Sorry about the confusion. By the way, how much have you talked about combinations in your class so far?

Answer 13

i study online and theres only quizzes about this type of problems got a tst tomorrow and im sure this type of problems will be there and i got you on watch u just said about dividing

Answer 14

what*

Answer 15

Basically, what I did there by dividing by 2, is using the formula\[{n! \over k!(n-k)!}\]With \(n=6\) and \(k=2\).
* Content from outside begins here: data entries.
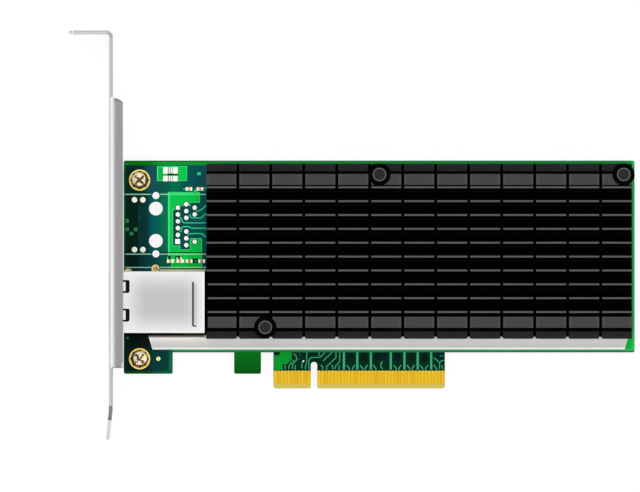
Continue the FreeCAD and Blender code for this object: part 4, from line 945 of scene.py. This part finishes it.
class CARD_OT_jack(bpy.types.Operator):
    """Finish the network jack, inside and out"""
    bl_idname = "card.jack"
    bl_label = "Network jack"

    def execute(self, context):
        c = context.scene.card_colours
        dress("jack_shield", shield_finish(c))
        dress("jack_housing", moulded_finish("jack_plastic", [0.006] * 3))
        dress("jack_magnetics", moulded_finish("potting", (0.012, 0.012, 0.013), 0.4, 1.2))
        dress("jack_contacts", metal_finish("wire_gold", c.gold, 0.25, 0.3))
        dress("jack_pins", metal_finish("pin_tin", c.solder, 0.3, 0.3))
        for side, glow, shade in (("left", "green", (0.50, 0.75, 0.52)),
                                  ("right", "amber", (0.80, 0.62, 0.30))):
            dress(side + "_status_light", moulded_finish("light_" + glow, shade, 0.2, 0.6, 0.4))
        return {"FINISHED"}


class CARD_OT_processor(bpy.types.Operator):
    """Finish the processor package under the heatsink"""
    bl_idname = "card.processor"
    bl_label = "Processor"

    def execute(self, context):
        dress("controller_substrate", mask_finish("package_laminate", (0.01, 0.12, 0.05)))
        dress("controller_lid", metal_finish("lid_nickel", (0.55, 0.55, 0.56), 0.4, 0.8))
        dress("thermal_pad", moulded_finish("gap_filler", (0.24, 0.26, 0.30), 0.8, 0.5))
        return {"FINISHED"}


class CARD_OT_cooling(bpy.types.Operator):
    """Finish the heatsink, its push pins with their springs, and the stiffener bar"""
    bl_idname = "card.cooling"
    bl_label = "Heatsink, pins and bar"

    def execute(self, context):
        c = context.scene.card_colours
        dress("heatsink", anodised_finish(c))
        dress("push_pins", nylon_finish(c))
        dress("push_pin_springs", metal_finish("spring_steel", (0.45, 0.45, 0.46), 0.3, 0.3))
        dress("stiffener_bar", bar_finish(c))
        return {"FINISHED"}


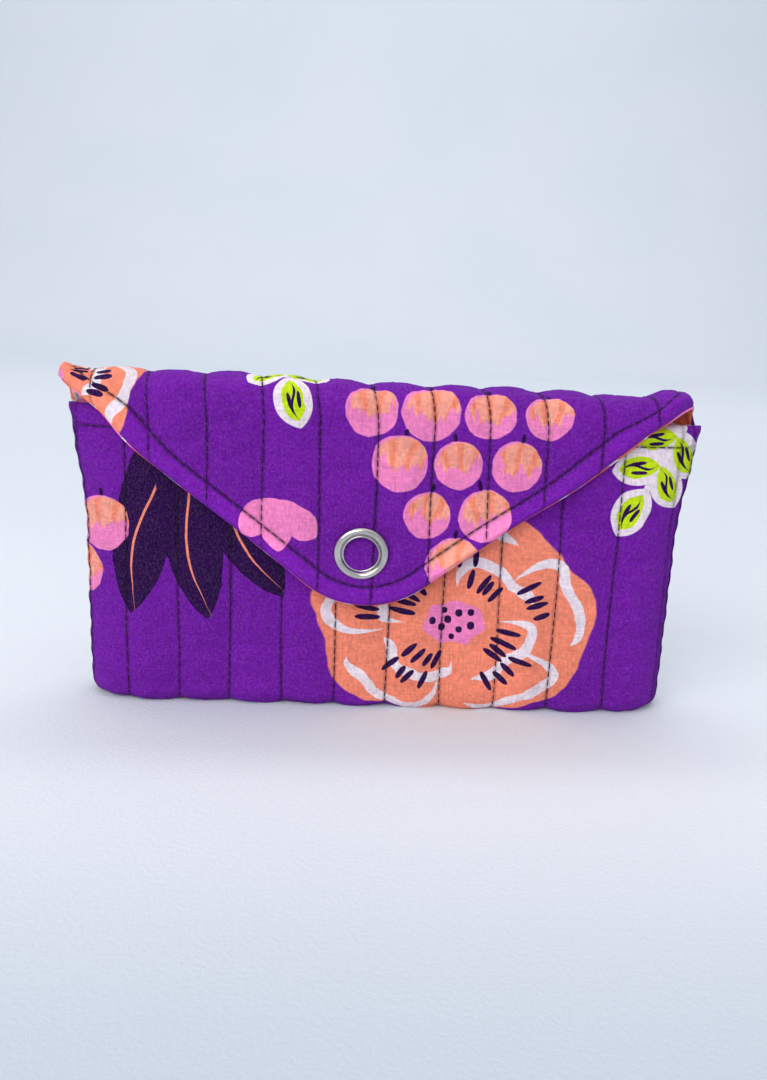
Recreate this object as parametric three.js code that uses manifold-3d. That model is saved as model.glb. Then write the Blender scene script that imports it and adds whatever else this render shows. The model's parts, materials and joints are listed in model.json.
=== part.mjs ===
// A soft pouch glasses case. One quilted strip (printed cotton, batting and lining) is folded up into a pocket with
// sewn sides, and its free end folds over the mouth as an envelope flap that a ring snap holds shut.
// Millimetres. X runs across the pouch, Y from front to back and Z up; the pouch stands on Z = 0.
import * as THREE from 'three';
import { mergeVertices } from 'three/addons/utils/BufferGeometryUtils.js';
import Module from 'manifold-3d';

const wasm = await Module();
wasm.setup();

// ---------------------------------------------------------------- driving dimensions
const STRIP_WIDTH = 181.4; // the strip at the top fold
const SEAM_HALF_WIDTH = 88.3; // the filled pocket draws its side seams in
const MOUTH_FLARE = 3.3; // and they spread again at the mouth
const FLARE_HEIGHT = 34; // over this much of the pocket
const MOUTH_Z = 88; // the front panel's free edge
const HINGE_Z = 86; // where the back panel ends and the top fold begins
const CREST_RISE = 11; // the top fold's crest above HINGE_Z
const FOLD_SQUARENESS = 0.72; // 1 would make the top fold elliptical, and less flattens its top and sides
const CORNER_RADIUS = 5; // the bottom corners, seen from the front

const BASE_HALF_DEPTH = 11.2; // outer face to the middle plane, at the base
const MOUTH_HALF_DEPTH = 8; // and at the mouth
const PANEL_LEAN = Math.atan((BASE_HALF_DEPTH - MOUTH_HALF_DEPTH) / MOUTH_Z);
const SEAM_HALF_DEPTH = 4; // the two panels pressed together at a side seam
const FLAT_HALF_WIDTH = 66; // the faces stay flat across this far from the middle
const BASE_RADIUS = 4; // front and back edges of the base

const LAYERS = [
  { name: 'outer', from: 0, to: 0.6 },
  { name: 'batting', from: 0.8, to: 2.6 },
  { name: 'lining', from: 2.8, to: 3.4 },
];
const QUILT_THICKNESS = 3.4;
const JOIN_GAP = 0.15; // half of the gap where two stretches of the strip meet

const FLAP_CLEARANCE = 1.2; // between the pocket's front and the closed flap, at the mouth
const FLAP_TILT = THREE.MathUtils.degToRad(5); // the snap holds the flap's tip off the pocket
const FLAP_SHIFT = -3; // the top fold lies this far to the left of the pocket
const FLAP_APEX_X = -5.1; // where the flap's two straight edges would cross
const FLAP_APEX_DROP = 59.5; // and how far down the flap that is
const FLAP_EDGE_ANGLE = THREE.MathUtils.degToRad(36.7); // each edge's rise above the level
const FLAP_TIP_RADIUS = 28.4;

const QUILT_PITCH = 15.9; // rows of quilting are 5/8 inch apart
const QUILT_ROWS = 10;
const FIRST_POCKET_ROW_X = -74.8;
const POCKET_ROW_BOW = 2.4; // the middle rows drift to the left by this much
const BACK_ROW_SLANT = 5.7; // the rows lean this far to the right on their way up the back
const FIRST_FLAP_ROW_X = -66.6;
const FLAP_QUILT_ROWS = 9;

const HEM = 6.2; // topstitching to the edge beside it
const SIDE_STITCH_INSET = 3;
const THREAD = 0.35;
const QUILT_THREAD_LIFT = 0.15; // the rows of quilting lie on the cotton
const TOPSTITCH_LIFT = 0.6; // the topstitching crosses above them

const SNAP_X = -6.5;
const SNAP_Z = 49.7;
const SNAP_DROP = (HINGE_Z - SNAP_Z) / Math.cos(FLAP_TILT); // the same, down the flap
const RING_RADIUS = 7.7; // an open-ring snap of the 24-line size
const PRONG_COUNT = 6;
const PRONG_CIRCLE_RADIUS = 6.2;
const PRONG_RADIUS = 0.35;
const PRONG_HOLE_RADIUS = 0.65;

// ---------------------------------------------------------------- materials
const fabric = (color) => new THREE.MeshStandardMaterial({ color, roughness: 0.85, metalness: 0 });
const MATERIALS = {
  outer: fabric(0x6c2098),
  batting: fabric(0xf1eee6),
  lining: fabric(0xe07f62),
  thread: new THREE.MeshStandardMaterial({ color: 0x2e1030, roughness: 0.6, metalness: 0 }),
  nickel: new THREE.MeshStandardMaterial({ color: 0xb9b7b4, roughness: 0.25, metalness: 1 }),
  springSteel: new THREE.MeshStandardMaterial({ color: 0x9a9a9c, roughness: 0.35, metalness: 1 }),
};

// ---------------------------------------------------------------- solids
// Leaves only shared positions in a closed geometry, with its faces turned outwards.
function closed(geometry) {
  const bare = geometry.clone();
  for (const name of ['normal', 'uv']) bare.deleteAttribute(name);
  const merged = mergeVertices(bare, 1e-4);
  const corners = merged.index.array;
  const a = new THREE.Vector3();
  const b = new THREE.Vector3();
  const c = new THREE.Vector3();
  let volume = 0;
  for (let i = 0; i < corners.length; i += 3) {
    a.fromBufferAttribute(merged.attributes.position, corners[i]);
    b.fromBufferAttribute(merged.attributes.position, corners[i + 1]);
    c.fromBufferAttribute(merged.attributes.position, corners[i + 2]);
    volume += a.dot(b.cross(c));
  }
  if (volume < 0) {
    for (let i = 0; i < corners.length; i += 3) {
      [corners[i + 1], corners[i + 2]] = [corners[i + 2], corners[i + 1]];
    }
  }
  return merged;
}

function toManifold(geometry) {
  const { attributes, index } = closed(geometry);
  const vertProperties = attributes.position.array;
  return new wasm.Manifold(new wasm.Mesh({ numProp: 3, vertProperties, triVerts: new Uint32Array(index.array) }));
}

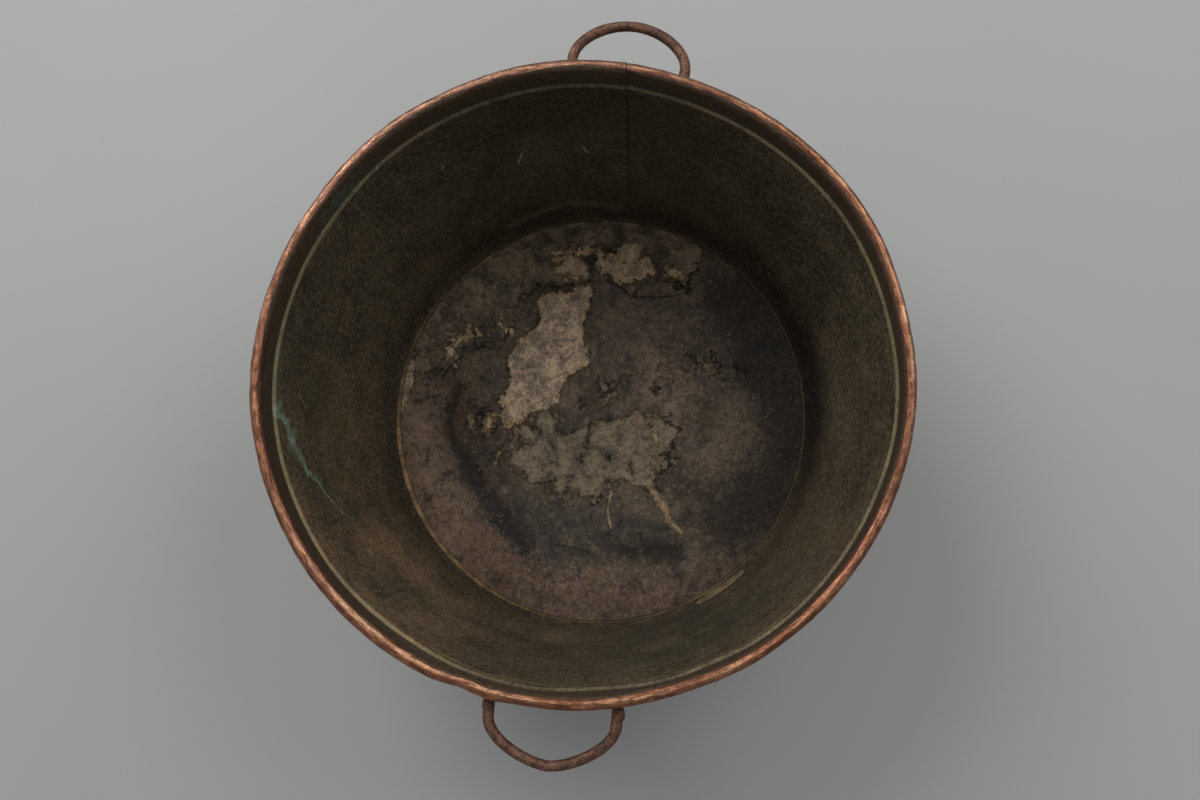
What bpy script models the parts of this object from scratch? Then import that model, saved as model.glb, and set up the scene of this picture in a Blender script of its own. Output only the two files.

This formula gives you the number of combinations of \(k\) things from an overall group of \(n\) things.

Have you seen this formula before?

Answer 16

yes

Answer 17

This is what you want to use for combinations.

Using this formula, can you solve for the case of choosing 3 balls out of 6 total?

Answer 18

n=6 k=3? i mean using these?

Answer 19

Exactly.

Answer 20

6/9

Answer 21

Remember that \[6! =6\cdot5\cdot4\cdot3\cdot2\cdot1=720\]And that \[3! \cdot(6-3)!=3!\cdot3!=3\cdot2\cdot1 \cdot 3\cdot2\cdot1=36\]

Answer 22

ok il write that down

Answer 23

So in the end, you should get \(720/36 =20\) combinations with 3 balls from 6 original balls.

Answer 24

Now we have to get back to the original problem of choosing three balls from six if one of those three must be red.

Let's say you've already chosen the red ball. That leaves us with 5 balls left to choose from, and only two spots left. Thus, we're asking how many combinations of 2 balls can be chosen from a set of 5 original balls. This problem is solved by the formula I wrote above.

Answer 25

thank u kinggeorge for bearing with me